4 Paragraph (2) of O.C.G.A. § 47-23-105(a) provides:
Upon the death of a member who is subject to this subsection and who has attained a minimum of ten years of creditable service and at least 60 years of age, the surviving spouse of such member shall be entitled to receive for life a monthly sum equal to 50 percent of the retirement benefit which the member was receiving at the time of the member’s death, if retired at such time, or which would have been payable to the member had the member retired as of the date of the member’s death.
5 Paragraph 3 provides:
Upon the death of a member who became a member by operation of O.C.G.A. § 47-23-40 and who has attained a minimum of ten years of creditable service but had not attained age 60 at the time of death, the surviving spouse of such member shall be entitled to receive for life a monthly sum equal to 50 percent of the retirement benefit the member would have received had the member continued in service and retired at age 60.

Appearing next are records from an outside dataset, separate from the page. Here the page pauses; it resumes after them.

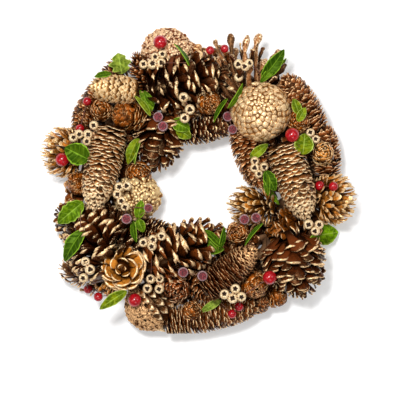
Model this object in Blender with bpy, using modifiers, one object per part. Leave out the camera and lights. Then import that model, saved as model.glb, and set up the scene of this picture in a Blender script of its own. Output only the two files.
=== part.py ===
"""A pinecone wreath that lies on its back, in metres, +Z up.

A flat-bottomed ring of twisted vine carries closed spruce cones, open pine cones, fan cones, gold
domes and small cones. Picks of leaves, berries and seed pods rest on the cones. The wreath's middle
is at X = Y = 0, and its underside is at Z = 0.
"""
import math

import bmesh
import bpy
from mathutils import Matrix, Vector
from mathutils.bvhtree import BVHTree

MM = 0.001

# Driving dimensions
WREATH_WIDTH = 360 * MM
GAP = 0.3 * MM
FLOOR_GAP = 3 * MM
SHARP_ANGLE = math.radians(40)
RING_MID_RADIUS = 113 * MM
RING_HALF_WIDTH = 26 * MM
RING_HEIGHT = 22 * MM
RING_FLAT_HALF_WIDTH = 17 * MM
RING_SEGMENTS = 24
RING_SIDES = 8
RING_STRANDS = 2
RING_TURNS = 7
RING_RELIEF = 0.12
RING_ROOM = 0.7 * MM
LEAF_THICKNESS = 0.9 * MM
LEAF_END_WIDTH = 0.10
STEM_RADIUS = 0.9 * MM
SETTLE_STEP = 0.5 * MM
DROP_HEIGHT = 120 * MM
STEM_CHECK = 1.2 * MM
STEM_END = 2.0 * MM
ARCH_COST = 4
BUNCH_REACH = 14
POD_SIDES = 5
BERRY_STEPS = 6
BERRY_RINGS = 4
CONE_TURN = math.radians(77)
FLAT_ANGLE = math.radians(9)
WELD = 0.02 * MM
HULL_ANGLE = math.radians(4)
HULL_GAP = 0.8 * MM

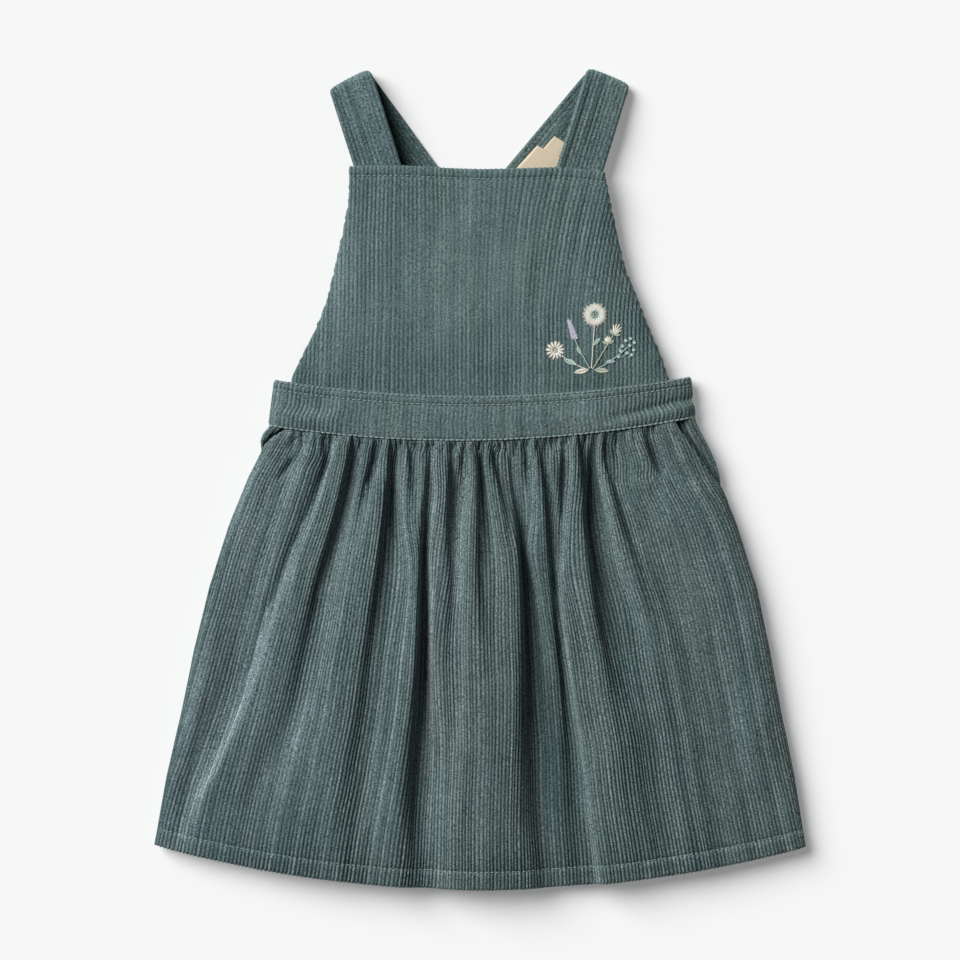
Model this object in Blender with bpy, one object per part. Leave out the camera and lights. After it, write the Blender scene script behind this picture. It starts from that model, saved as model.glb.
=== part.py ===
"""A child's corduroy pinafore dress, laid flat on its back with the front up.

Frame: metres, +Z up from the surface it lies on, +Y towards the shoulder
straps, origin under the middle of the garment.  Every cloth piece is a wall
made from an outer surface and the same surface moved inwards by the cloth's
thickness.  Sizes below are in millimetres.
"""

import math

import bpy
import numpy as np

for old in list(bpy.data.objects):
    bpy.data.objects.remove(old, do_unlink=True)

MM = 0.001

# ------------------------------------------------------------ driving sizes
CLOTH = 1.6        # one layer of corduroy
BAND = 2.2         # waistband, two layers
STRAP = 2.4        # strap, a pressed tube of two layers
POCKET = 1.2       # pocket side piece
LABEL = 1.0        # woven label
GAP = 0.3          # clearance at seams
SEAM_Z = 7.0       # height of the side seams above the surface
STRAP_WIDTH = 29.4
FOLD_RADIUS = 3.7  # middle line of the strap where it turns over
BAND_TOP_Z = 15.8  # waistband crown
X_MID, Y_MID = 0.35, 0.0   # middle of the garment's outline, moved to the origin


def table(columns, rows):
    """Rows with named columns, read as one array for each column."""
    return {name: np.array([row[i] for row in rows], float) for i, name in enumerate(columns)}


# The skirt's rows, from the waist seam (v = 0) to the hem (v = 1).  Side seams
# left and right, how far the row hangs lower in the middle, crown height.
SKIRT = table(
    ("v", "x_left", "y_left", "x_right", "y_right", "sag", "crown", "side_roll"),
    (
        (0.000, -135.4, 33.1, 138.3, 38.5, 11.2, 15.4, 12.0),
        (0.060, -139.2, 18.0, 144.4, 22.0, 12.0, 17.5, 13.0),
        (0.125, -148.4, 0.0, 151.6, 2.0, 13.0, 20.5, 15.0),
        (0.235, -160.4, -30.0, 164.5, -29.0, 15.0, 23.5, 17.0),
        (0.385, -173.0, -70.0, 177.5, -70.0, 17.5, 25.5, 19.0),
        (0.535, -182.9, -110.0, 185.9, -110.0, 20.0, 26.0, 20.0),
        (0.685, -191.0, -150.0, 193.3, -150.0, 22.5, 25.5, 20.0),
        (0.840, -200.3, -190.0, 201.6, -190.0, 25.0, 24.0, 18.0),
        (1.000, -208.3, -234.6, 209.0, -235.8, 27.2, 21.0, 16.0),
    ),
)

# Front edges of the two in-seam pocket mouths: where the front panel stops
# short of the side seam, and how high its free edge stands there.
MOUTH_LEFT = table(
    ("v", "x", "z"),
    ((0.000, -123.8, 12.5), (0.021, -131.7, 11.4), (0.040, -136.3, 10.6),
     (0.060, -139.2, 9.6), (0.085, -142.7, SEAM_Z + 0.15)),
)
MOUTH_RIGHT = table(
    ("v", "x", "z"),
    ((0.000, 125.0, 12.8), (0.056, 135.0, 12.0), (0.105, 144.8, 10.8),
     (0.125, 148.8, 10.2), (0.150, 154.4, 9.0), (0.185, 159.0, SEAM_Z + 0.15)),
)

# The largest folds of the front skirt, left to right: where each valley lies
# (x) and how deep it is (d) at six heights down the skirt, and the reach of
# its two walls.
FOLD_Y = (18.0, -7.5, -46.0, -110.0, -174.0, -247.0)
FOLDS = (
    # x at each height                                d at each height            left, right wall
    ((-118.0, -135.5, -150.0, -166.0, -179.0, -188.5), (3.0, 3.0, 2.5, 2.0, 1.5, 1.0), 5.0, 6.0),
    ((-95.0, -104.5, -122.0, -147.5, -177.0, -204.5), (5.0, 5.0, 4.0, 3.0, 2.0, 1.0), 6.0, 6.0),
    ((-79.5, -83.0, -94.5, -111.5, -132.0, -153.5), (6.0, 8.0, 8.0, 5.0, 3.0, 2.0), 7.0, 6.0),
    ((-55.5, -55.5, -58.5, -67.0, -75.0, -83.0), (7.0, 9.0, 9.0, 6.5, 4.5, 3.0), 7.0, 6.0),
    ((-31.0, -31.0, -32.5, -32.5, -36.0, -44.0), (6.0, 8.0, 10.0, 12.0, 12.0, 9.0), 8.0, 6.0),
    ((-17.0, -17.0, -17.0, -15.0, -21.0, -28.0), (6.0, 7.0, 5.0, 1.5, 0.8, 0.0), 5.0, 5.0),
    ((-1.0, 1.5, 3.5, 4.0, 5.5, 6.5), (6.0, 8.0, 7.0, 2.0, 0.5, 0.0), 6.0, 6.0),
    ((15.0, 22.0, 30.0, 37.5, 39.5, 41.5), (6.0, 7.0, 11.0, 13.0, 12.0, 8.0), 9.0, 6.0),
    ((38.5, 44.0, 47.5, 56.0, 65.0, 72.0), (5.0, 6.0, 6.0, 6.0, 3.0, 1.0), 6.0, 6.0),
    ((66.0, 71.5, 76.0, 92.5, 109.0, 122.0), (7.0, 9.0, 9.0, 5.0, 3.0, 2.0), 7.0, 6.0),
    ((84.0, 92.0, 105.5, 131.5, 150.5, 160.0), (5.0, 5.0, 3.5, 2.0, 1.5, 1.0), 6.0, 6.0),
    ((108.0, 126.0, 145.0, 160.5, 172.0, 181.0), (5.0, 4.0, 3.0, 2.0, 1.5, 1.0), 6.0, 6.0),
)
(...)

6 Although O.C.G.A. § 47-23-83 references the “termination of membership,” by its plain language, it only addresses the situation where the individual does not vest in the system and withdraws his or her contributions. It does not generally provide guidance for the scope or status of one’s membership when one ceases to hold the position or office giving rise to the membership.
7 This code section specifically provides that “[a]ny member of this retirement system shall be entitled to remain as a member by holding any position or office covered by the fund and shall receive full credit for all service as a member despite his or her change from one position or office to another covered by the fund.” Presumably, this section was adopted in recognition of the fact that the JRS consolidated several retirement systems for judges of several courts and district attorneys where one might expect movement from one position to another that is still subject to membership in the same consolidated retirement system.
8 Notably, subsection (e) refers to the vested right of the member, not the vested right of the spouse. Therefore, this view is not in conflict with the provision from the SCJRS discussed in 1982 Op. Att’y Gen. 82-13.